RECORDED DATA -
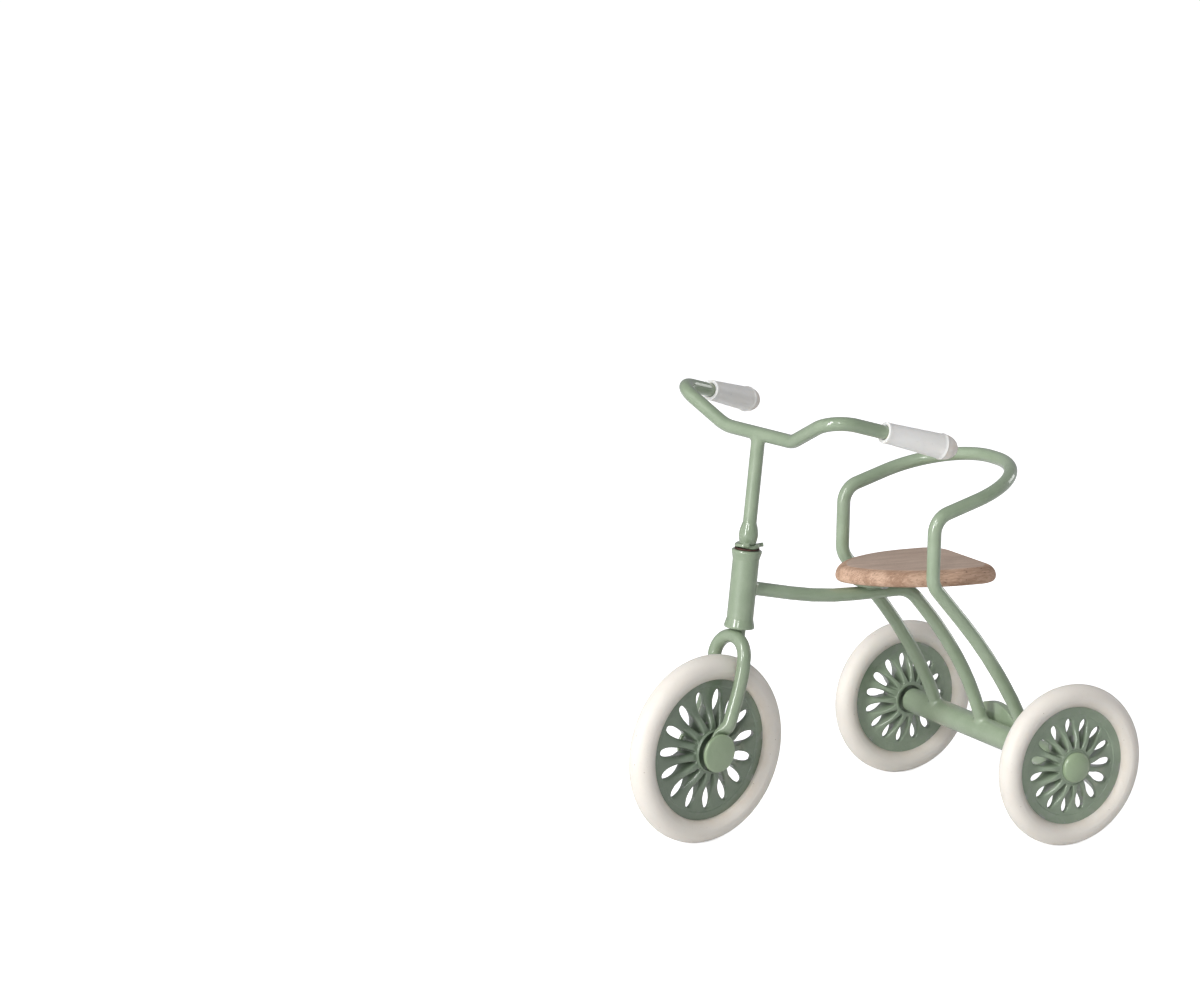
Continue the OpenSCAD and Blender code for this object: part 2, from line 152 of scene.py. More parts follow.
def grid_faces(rings, size, closed_rings=False):
    faces = []
    for i in range(rings if closed_rings else rings - 1):
        a, b = i * size, (i + 1) % rings * size
        for k in range(size):
            n = (k + 1) % size
            faces.append([a + k, a + n, b + n, b + k])
    return faces


def turn_about(profile, count, closed=False):
    """Turns a profile of (radius, z) about Z. Ends on the axis close with a fan; a closed profile is a ring."""
    angles = np.arange(count) * 2 * math.pi / count
    points, rows = [], []
    for r, z in profile:
        if r < 1e-9:
            rows.append([len(points)])
            points.append([0, 0, z])
        else:
            rows.append(list(range(len(points), len(points) + count)))
            points += [[r * math.cos(a), r * math.sin(a), z] for a in angles]
    faces = []
    pairs = list(zip(rows, rows[1:] + rows[:1])) if closed else list(zip(rows, rows[1:]))
    for low, high in pairs:
        for k in range(count):
            n = (k + 1) % count
            if len(low) == 1 and len(high) == 1:
                continue
            if len(low) == 1:
                faces.append([low[0], high[n], high[k]])
            elif len(high) == 1:
                faces.append([low[k], low[n], high[0]])
            else:
                faces.append([low[k], low[n], high[n], high[k]])
    return points, faces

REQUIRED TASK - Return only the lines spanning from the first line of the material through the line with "return faces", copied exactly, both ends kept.

FULL OUTPUT -
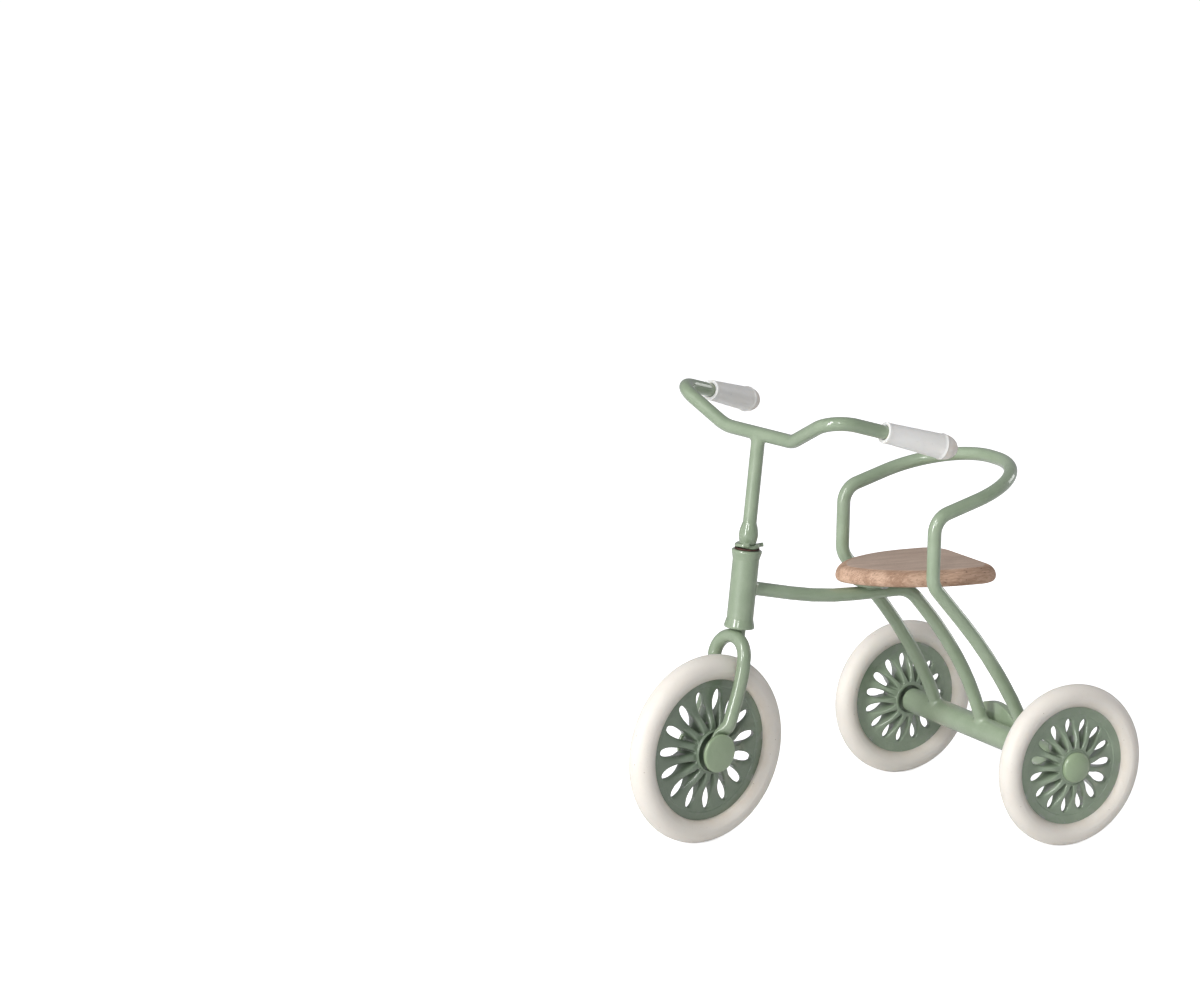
Continue the OpenSCAD and Blender code for this object: part 2, from line 152 of scene.py. More parts follow.
def grid_faces(rings, size, closed_rings=False):
    faces = []
    for i in range(rings if closed_rings else rings - 1):
        a, b = i * size, (i + 1) % rings * size
        for k in range(size):
            n = (k + 1) % size
            faces.append([a + k, a + n, b + n, b + k])
    return faces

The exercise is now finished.